Ainda abatido, Benedito dos Santos batia martelo para reconstruir a casa destruída na ocasião e trazer de volta a mulher e o filho, que estavam com parentes:

— Parece mentira, mas vieram aqui no dia 1º de abril e derrubaram tudo.

O bota-abaixo é novidade para Benedito, mas não para Osvaldo, o primeiro morador. Ele já passou por três demolições e uma tentativa, a do dia 1º. Só não precisou refazer a casa novamente porque, com apoio da Defensoria Pública, conseguiu uma liminar para se manter no terreno.

— Se eles derrubarem, eu construo de novo — avisa.

O subprefeito da Barra e de Jacarepaguá, Alex Costa, não acredita na história dos moradores.
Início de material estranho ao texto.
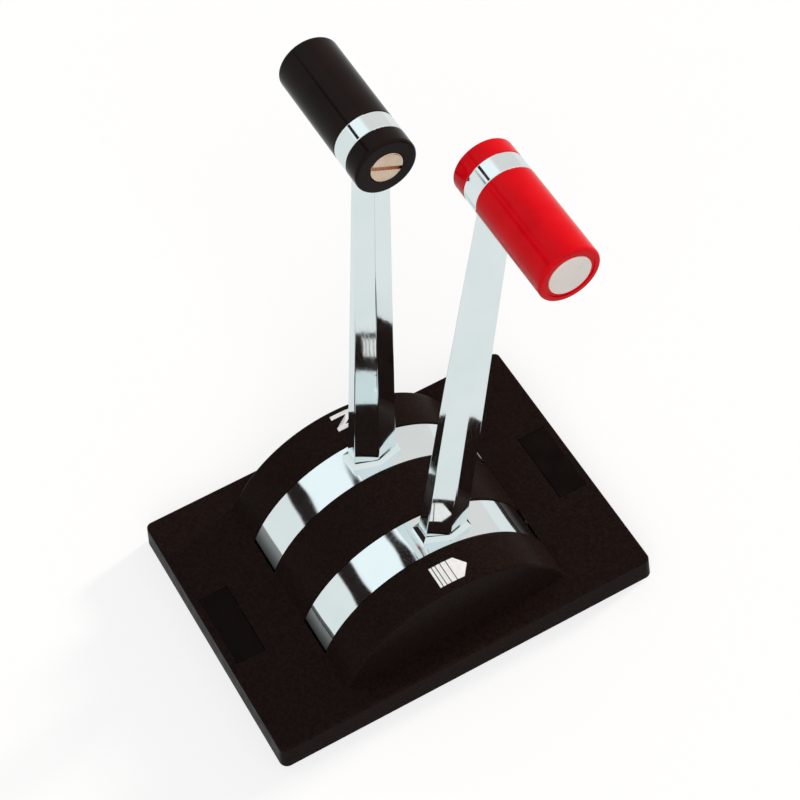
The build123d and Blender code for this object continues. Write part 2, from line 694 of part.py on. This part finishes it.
# ---------------------------------------------------------------- build
def build():
    os.makedirs("parts", exist_ok=True)
    save("cover", cover())
    save("gasket", gasket())
    save("front_label_plate", label_plate(LABEL_CENTRE))
    save("rear_label_plate", label_plate(-LABEL_CENTRE))
    save("deck_screws", *[deck_screw(x, y) for x, y in deck_screw_places()])
    save("starboard_side_plate", side_plate(1))
    save("port_side_plate", side_plate(-1))
    save("centre_plate", centre_plate())
    save("frame_spacers", *spacers())
    save("tie_bolts", *[tie_bolt(x, z) for x, z in tie_places()])
    save("tie_nuts", *[tie_nut(x, z) for x, z in tie_places()])
    save("frame_screws", *[frame_screw(x, y) for x, y in frame_screw_places()])
    save("pivot_shaft", pivot_shaft())
    save("shaft_clips", *both_sides(shaft_clip()))
    washer_in = thrust_washer(CENTRE_PLATE / 2 + PLAY)
    washer_out = thrust_washer(SIDE_PLATE_Y - WASHER - PLAY)
    save("thrust_washers", *both_sides(washer_in), *both_sides(washer_out))
    save("cable_anchor_blocks", *both_sides(anchor_block()))
    save("clamp_saddles", *both_sides(clamp_saddle()))
    save("clamp_bolts", *[clamp_bolt(x, z) for x, z in clamp_screw_places()])
    save("clamp_nuts", *[clamp_nut(x, z) for x, z in clamp_screw_places()])
    save("detent_block", detent_block())
    save("detent_block_screws", *[detent_block_screw(shift) for shift in (-3.5, 3.5)])
    save("detent_spring", detent_spring())
    save("detent_spring_screws", *[spring_screw(shift) for shift in (-3.5, 3.5)])
    save("friction_pad", friction_pad())
    save("friction_screw", friction_screw())
    save("friction_nut", friction_nut())
    save("shift_detent_plate", at_pivot(detent_plate()))
    lever_set("shift", WEB_OUT + WEB, carry_shift)
    lever_set("throttle", WEB_OUT, carry_throttle)


build()
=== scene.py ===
import json
import math

import bmesh
import bpy
from mathutils import Matrix, Vector


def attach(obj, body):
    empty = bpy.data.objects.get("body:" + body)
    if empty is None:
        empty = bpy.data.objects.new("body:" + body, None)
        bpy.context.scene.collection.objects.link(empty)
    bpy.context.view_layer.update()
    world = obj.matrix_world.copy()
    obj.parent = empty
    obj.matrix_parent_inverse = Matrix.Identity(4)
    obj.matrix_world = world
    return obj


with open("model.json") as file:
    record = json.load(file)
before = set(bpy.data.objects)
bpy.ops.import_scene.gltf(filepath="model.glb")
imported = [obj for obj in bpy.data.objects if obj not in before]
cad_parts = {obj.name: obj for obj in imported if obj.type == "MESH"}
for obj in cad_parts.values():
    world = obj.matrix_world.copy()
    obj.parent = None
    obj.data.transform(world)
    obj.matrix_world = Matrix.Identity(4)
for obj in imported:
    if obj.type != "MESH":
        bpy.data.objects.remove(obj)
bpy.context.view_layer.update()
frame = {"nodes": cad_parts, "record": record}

MM = 0.001

# the levers' axis, the hood about it, and half of the opening cut in the deck
PIVOT = Vector((1.0 * MM, 0.0, -10.5 * MM))
HOOD_RADIUS = 64.5 * MM
CUT_OUT = (78.0 * MM, 61.0 * MM)

# the printed marks: their height, how far they sink in, and where they bend
MARK_HEIGHT = 0.06 * MM
MARK_SINK = 0.01 * MM
BEND_STEP = 1.0 * MM

# how exact cuts in a flat sheet are, and which points of a letter are one
CUT_MARGIN = 1e-7
WELD_MARGIN = 1e-5

# satin plastic's gloss at a low angle
SATIN_COAT_IOR = 1.8

# the deck, the light it gets and the light it gives to metal
FLOOR_HALF = 4.0
FLOOR_ALBEDO = 0.35
FLOOR_LIGHT = 0.925
FLOOR_IN_METAL = 0.84
FLOOR_TINT_IN_METAL = (0.93, 1.0, 1.0)

# the darkness below the deck
SHADE_HALF = 0.6
SHADE_DEPTH = -0.11

# the room
SKY_LIGHT = 0.45
ROOM = (0.80, 0.83, 0.83)
BRIGHT_CARD = (0.94, 1.01, 1.03)
DULL_CARD = (0.75, 0.73, 0.71)
DARK_CARD = (0.02, 0.014, 0.014)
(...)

Ele confirma que o terreno é da prefeitura e que há uma ação de despejo contra os ocupantes, motivada por uma denúncia anônima formalizada no fim de março:

— Todo mundo pode contar uma história, mas não tem sentido as pessoas invadirem uma área pública e a gente ficar assistindo a isso.

Costa garante ter informações de que os moradores residem em outros pontos da cidade, e os classificou como invasores profissionais:

— Eles têm moradia e tentam aquela velha história da grilagem. Se colar, colou. Isso é malandragem, e malandragem a gente vai tratar dessa forma. Ninguém mora em um ambiente insalubre como o que vimos ao chegamos para fazer a reintegração.

O subprefeito diz que não há plano de transferir os moradores para outro lugar:

— Se em todo lugar público que invadirem e marcarem as terras fizermos isso, vamos estimular essa prática.

A advogada da Câmara Comunitária de Jacarepaguá, Andressa Gama, explica que costuma haver três tipos de invasões no Rio:

— Tem os grileiros, que ocupam a terra para comercializar terrenos; o invasor que busca uma moradia tentando comprovar o usucapião; e a invasão em massa, geralmente feita por pessoas inscritas em programas sociais como forma de pressionar o Estado.

Para Christiane Romeo, cientista política e professora do Ibmec, o problema é histórico, deve-se à falta de planejamento urbano e se agravou nos últimos tempos:

— É uma questão de Estado. Com toda essa crise, as pessoas vão buscar alternativas para não ficar na rua.